Here’s the twist: the Supreme Court ruled earlier this year that those tariffs were not authorized, and the government has since opened a portal for refund requests. But as of mid-May, no refunds have been confirmed to U.S. coffee importers. Even if they come through, those refunds won’t retroactively lower the $9.72 you’re paying today.

3. Rising Demand + Sticky Prices

Despite the sticker shock, Americans aren’t drinking less coffee. Two-thirds of Americans drink coffee daily, according to the National Coffee Association. That inelastic demand means retailers have little incentive to lower prices — even as commodity futures begin to ease. Bloomberg noted that retail prices are holding at record levels despite recent softening in bean futures, a textbook case of how sticky food inflation becomes once it takes hold.

4. The War Premium

Analysts and coffee-producer groups have warned that rising fertilizer and energy costs — tied to the U.S. war in Iran — are continuing to push production costs upward across the entire agricultural supply chain, coffee included.

Coffee packaging on grocery aisle
Photo: MtPak Coffee

How Does Specialty Coffee Compare?

Interestingly, the specialty coffee segment has been far more stable.
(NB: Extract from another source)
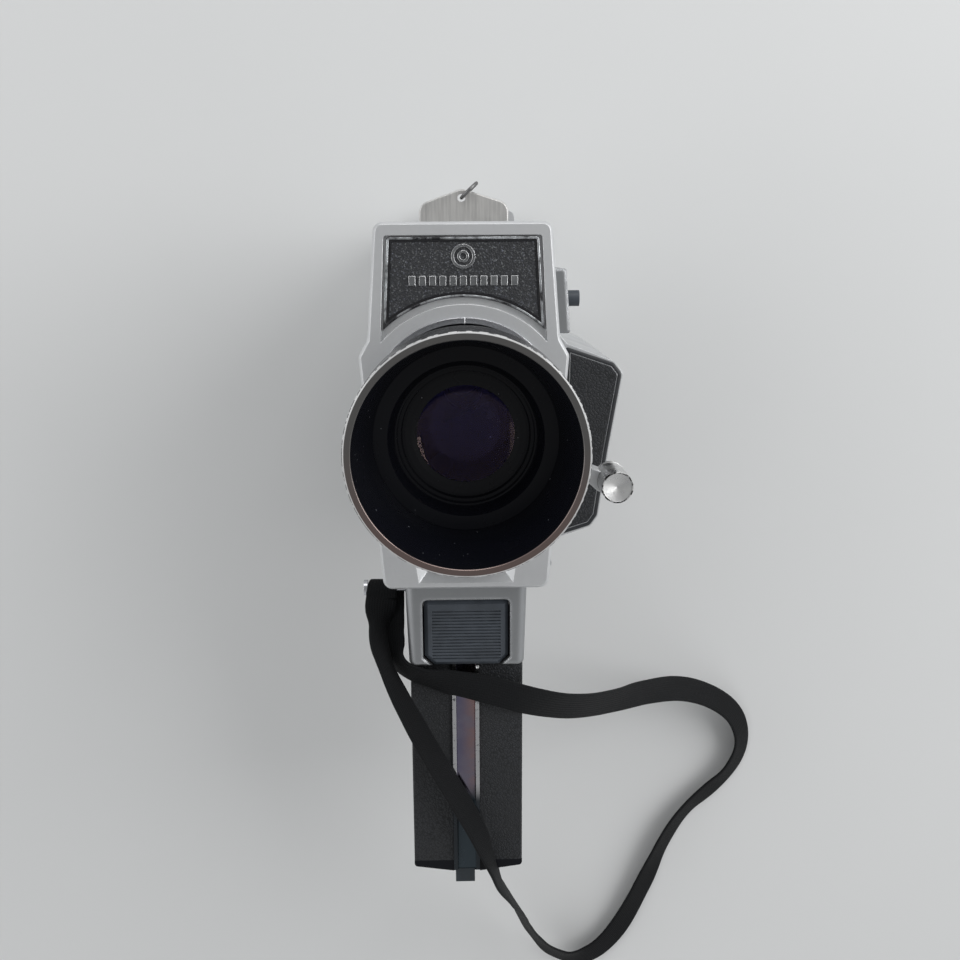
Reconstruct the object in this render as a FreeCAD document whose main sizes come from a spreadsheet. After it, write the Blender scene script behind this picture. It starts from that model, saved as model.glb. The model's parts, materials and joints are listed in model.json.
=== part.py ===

According to the Specialty Coffee Retail Price Index (created by researchers at Emory University), the average roasted specialty coffee price reached $32.75 per pound at the end of Q1 2026 — but that’s only up 3.9% for the quarter and just 0.8% year-over-year.

The gap between mass-market grocery coffee and specialty roasters tells an important story: the premium segment has more pricing power, longer-term contracts, and direct relationships with producers that buffer them from short-term commodity swings. Meanwhile, the Folgers and Maxwell House of the world are eating the full brunt of spot-market volatility.

What Can You Do About It?

Some consumers are already adapting. According to Spectrum News reporting, coffee drinkers are switching to cheaper home-brewed alternatives, trading down from Starbucks to Lavazza, or even giving up coffee altogether for tea.

Others are getting strategic:

  • Buy whole bean and grind at home — often cheaper per ounce than pre-ground
  • Look for store brands — many are sourced from the same roasters as name brands
  • Subscribe and save — many roasters offer 10-15% discounts on recurring orders
  • Explore specialty direct-to-consumer roasters — some actually compete on price with grocery brands

When Will It Get Better?

Maybe later this year, maybe not. Brazil’s 2026 harvest is expected to be strong, and Colombia reported its most productive coffee harvest in over three decades. If the weather holds, analysts expect some relief in bean prices during the second half of 2026.

But here’s the catch: roasters lock in bean prices through futures contracts months in advance. Even if green coffee costs drop tomorrow, those savings won’t hit your local Kroger until the contracts roll over. The USDA’s Economic Research Service predicts nonalcoholic beverage prices will climb another 5.2% this year, with coffee as the primary driver.

So for now, the $9.72 number might just be a waypoint on a longer journey upward. And for anyone who remembers when a pound of coffee cost under $5 — that was a different world. Welcome to 2026.